Nevertheless, these trading measures offer great promise of providing the means by which developing countries can acquire the resources needed by them to cover the up front costs of instituting clean energy solutions. Whatever compromise may be adopted by the Conference of the Parties, some provision is sure to be made for the use of such measures. Care will have to be exercised to assure that the industrial country investments in developing country projects, to be eligible for credits, provide real and sustained carbon dioxide emission reductions. Provision also will have to be made to assure that there will be no backsliding and that the measures protect biodiversity.

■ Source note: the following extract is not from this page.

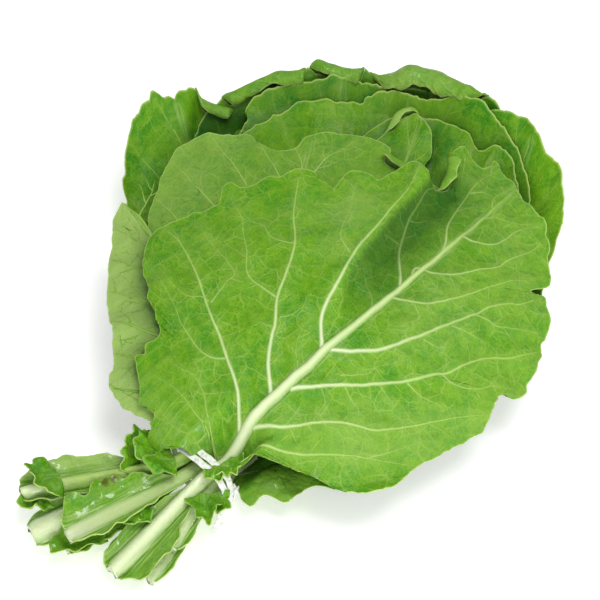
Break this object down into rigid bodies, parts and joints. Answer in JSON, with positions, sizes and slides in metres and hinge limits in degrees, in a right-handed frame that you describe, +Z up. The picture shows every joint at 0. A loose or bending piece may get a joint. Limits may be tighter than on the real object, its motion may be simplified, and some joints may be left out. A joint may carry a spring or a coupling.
{
  "type": "bunch of collard greens",
  "caption": "Bunch of broad flat collard leaves with pale ribs, tied at the neck by a white band, lying on its side with the cut stems fanned out.",
  "frame": {"origin": "middle of the bunch's box at its underside, where it lies on a flat surface", "axes": "+X from the cut stems towards the leaf tips, +Z up with the bunch lying on its side, +Y to the left of +X"},
  "size_m": [0.457, 0.3596, 0.1081],
  "materials": {
    "leaf_outer_face": "satin",
    "leaf_inside_face": "satin",
    "tie_band": "matte"
  },
  "bodies": {
    "root": {"leaf_front": "leaf_outer_face", "leaf_left": "leaf_outer_face", "leaf_second": "leaf_outer_face", "leaf_inner_small": "leaf_inside_face", "leaf_inner": "leaf_inside_face", "leaf_third": "leaf_inside_face", "leaf_fourth": "leaf_inside_face", "leaf_right": "leaf_inside_face", "leaf_back_left": "leaf_inside_face", "leaf_back": "leaf_inside_face", "tie": "tie_band"}
  },
  "joints": []
}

Since the developing countries are projected to produce the majority of future carbon dioxide emissions, however, these or other measures are vital to assure that these countries can acquire the necessary capital, information and training to permit them to participate fully in global warming solutions.

 

CONCLUSION

There are abundant examples, only a few of which have been identified here, in both developed and developing countries, of successful adoption of cost-effective measures to ameliorate carbon dioxide emissions in their electric utility and vehicle sectors. A wide variety of legislative and voluntary programs have been undertaken and the legal and financial mechanisms for doing so also are many and varied. It is possible to meet the Kyoto Protocol goals, and even to go beyond them to meet what the IPCC scientists find is needed to stabilize global warming. This achievement can even be done on a basis of long term profitability; indeed energy efficiency savings are so compelling that they should be undertaken just to save money, regardless of whether the scientific community is right about the risks of global warming. But achieving these goals will take determined action and political will among all the governments and international institutions of the world.